Astro Boy's been given the perfect vocabulary with which to engage them, and he's in possession of a pleasingly diverse move-set. There are ranged options, with a thin finger laser backed up by a meatier, screen filling laser attack that's an EX move, unlocked by filling a small bar at the top of the screen. Fleeting side-scrolling shooter sections place this front and centre, little Gradius-lite levels that cleanse the palate between Omega Factor's principal brawling arenas.
And it's when fists are flying Omega Factor truly shines. As a beat 'em-up, it's defined by the word kinetic, and like Guardian Heroes before it presents a ruckus that's endlessly entertaining. Straight up punches soften Astro's foes, while a kick pings them around the screen, taking out those in their path and turning crowded fights into violent bouts of bowling.
Omega Factor encourages improvisation and experimentation with a scoring system that is, typically for Treasure, nothing short of genius. Multipliers are awarded for combos, and drilling down into Astro Boy's combat reveals a surprising complexity - command chains are long and varied, strung together with EX moves, dashes and cancels.
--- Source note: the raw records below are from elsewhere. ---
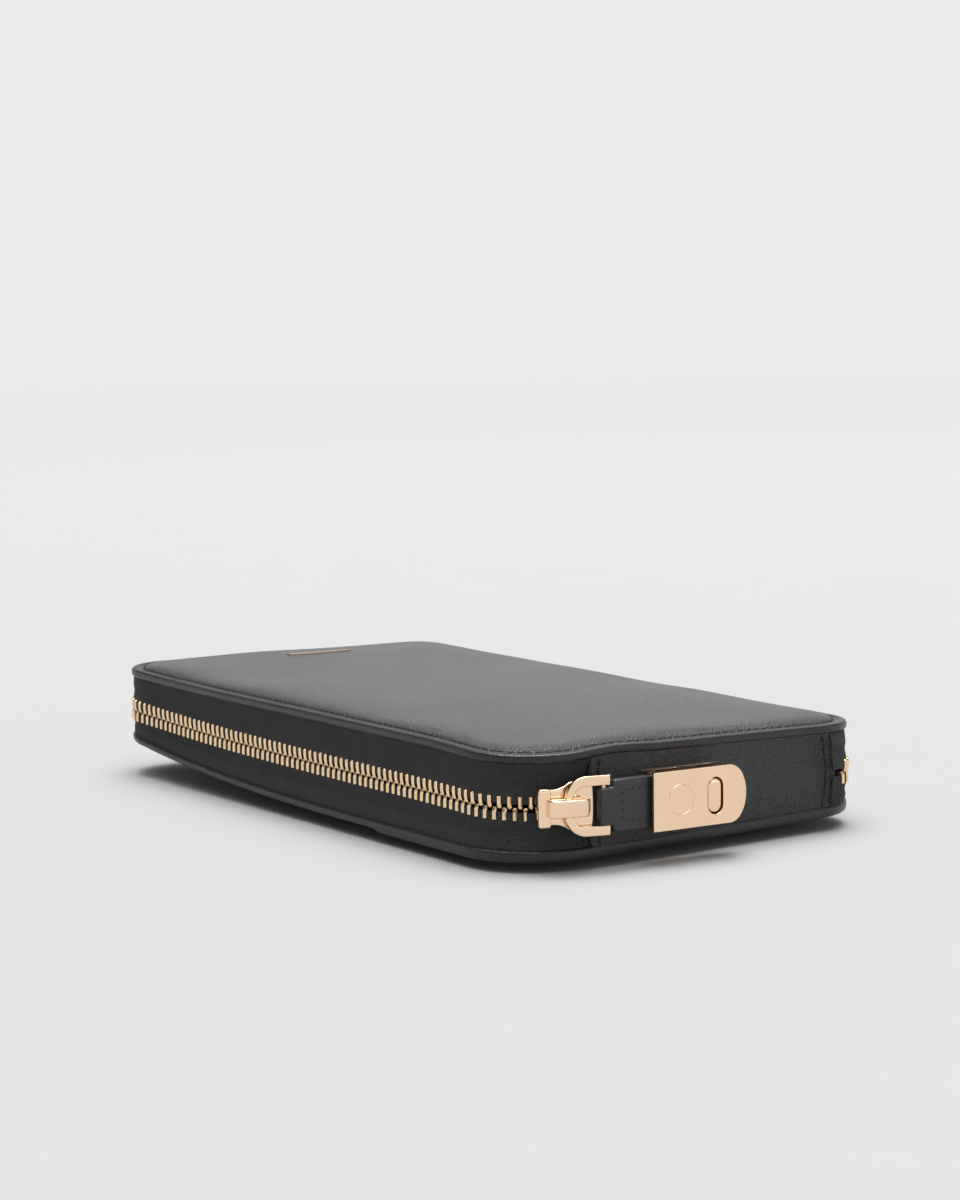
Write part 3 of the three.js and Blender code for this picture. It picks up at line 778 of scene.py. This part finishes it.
# %% [markdown]
# ## Spine panel
# The spine is one piece of leather folded under at each end, where a ridge and a row of stitches show. It
# swells a little between the rims, because the leather is softer than the boards that it joins.

# %% The spine panel
PANEL_FAR = STARTS[7] - (CORNER[3] - ZIP_IN) * PANEL_TURN
PANEL_NEAR = STARTS[8] - 1.0
PANEL_FOLD = 2.7  # from each end to its stitches


def panel_point(along, h, depth=0.0):
    """A point of the panel's face at a distance along the zip and a height from its middle.

    The ends bow: one leans with +(1.3 cos(pi h / 20) - 0.6), the other with -0.6 times that. Each end has a
    ridge where the leather folds under, then a groove for the stitches, and the middle swells."""
    edge = np.minimum(along - PANEL_FAR, PANEL_NEAR - along)
    fold = 0.75 * np.exp(-(((edge - 0.9) / 0.85) ** 2)) - 0.42 * np.exp(-(((edge - PANEL_FOLD) / 0.34) ** 2))
    swell = 0.7 * np.cos(math.pi * h / 21) ** 2 * np.clip(edge / 9, 0, 1)
    face = 0.25 + fold * np.cos(math.pi * h / 24) + swell
    rounding = np.clip(edge / 0.6, 0, 1) ** 0.5
    offset = -0.75 + (face + 0.15) * rounding + depth
    bow = 1.3 * np.cos(math.pi * h / 20) - 0.6
    shift = np.exp(-(along - PANEL_FAR) / 12) * bow - 0.8 * np.exp(-(PANEL_NEAR - along) / 12) * bow
    place, out = around(along - shift, 0.4)
    point = place + offset[..., None] * out
    return lie(np.concatenate([point, (MIDDLE + h)[..., None]], -1)), out


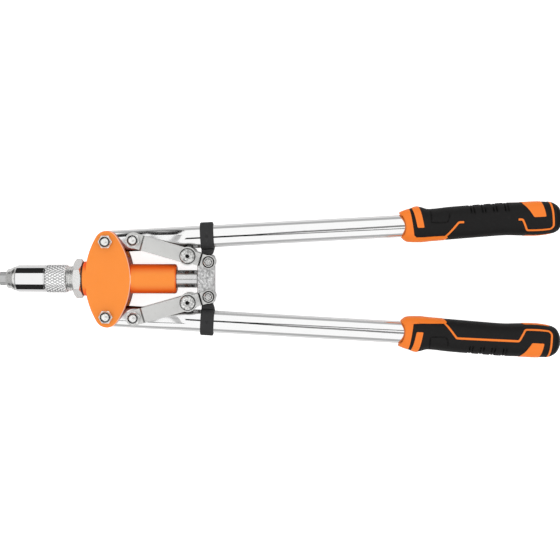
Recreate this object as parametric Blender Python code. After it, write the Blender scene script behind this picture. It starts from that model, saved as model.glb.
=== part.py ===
"""Two-handed lever tool for setting blind rivets, arms closed.

Metres, +Z up. The tool lies flat: +X runs from the nose to the grips, the two
arms spread along Y, and the underside's bolt heads stand on Z = 0. Lengths
along X are counted from the line through the two ear pivots.
"""
import math

import bmesh
import bpy
from mathutils import Euler, Vector

# Clearance between pieces that touch, turn or slide in each other
GAP = 0.0003

# Linkage: pivots of one side, mirrored to the other
PIVOT_Y = 0.0370
ARM_SPLAY = math.radians(3.15)
CRANK_LENGTH = 0.0264
YOKE_PIN_X = 0.1007
YOKE_PIN_Y = 0.0172
OPEN_ANGLE = math.radians(45.0)

# Head casting
EAR_RADIUS = 0.0118
EAR_SHIFT_BACK = 0.0006
EAR_SHIFT_IN = 0.0010
EAR_THICKNESS = 0.0087
PLATE_REAR_REACH = 0.0241
PLATE_FRONT_REACH = 0.0209
PLATE_CHAMFER = 0.0009
HUB_HALF_WIDTH = 0.0215
TAIL_END_X = 0.0685
TAIL_RADIUS = 0.01475
TAIL_ROUNDING = 0.0020
NECK_LENGTH = 0.0035
NECK_RADIUS = 0.0172
NECK_ROUNDING = 0.0018
BUSH_LENGTH = 0.0200
BUSH_WALL = 0.0024

# Nose: threaded stem, locknut, sleeve and nosepiece
STEM_RADIUS = 0.0125
STEM_SOCKET_DEPTH = 0.0270
STEM_FRONT_X = -0.0580
THREAD_DEPTH = 0.0006
THREAD_PITCH = 0.0020
LOCKNUT_FLATS = 0.0346
LOCKNUT_WIDTH = 0.0083
LOCKNUT_CHAMFER = 0.0016
SLEEVE_REAR_X = -0.0405
KNURL_LENGTH = 0.0230
KNURL_RADIUS = 0.0142
SLEEVE_RADIUS = 0.0134
SLEEVE_FRONT_X = -0.0905
SLEEVE_CAVITY_RADIUS = 0.0094
SLEEVE_FRONT_WALL = 0.0045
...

Another little slice of perfection from Treasure then, and in some ways the end of an era for the developer. Since Omega Factor was released in 2003, Treasure has pre-occupied itself with sequels and remakes - the very same sequels and remakes which, as legend has it, its founder Masato Maegawa said it'd never do. They've been fantastic, thankfully, but going back to the studio's last original game makes you pine for the team to turn back the clock again, and to create something entirely new once more.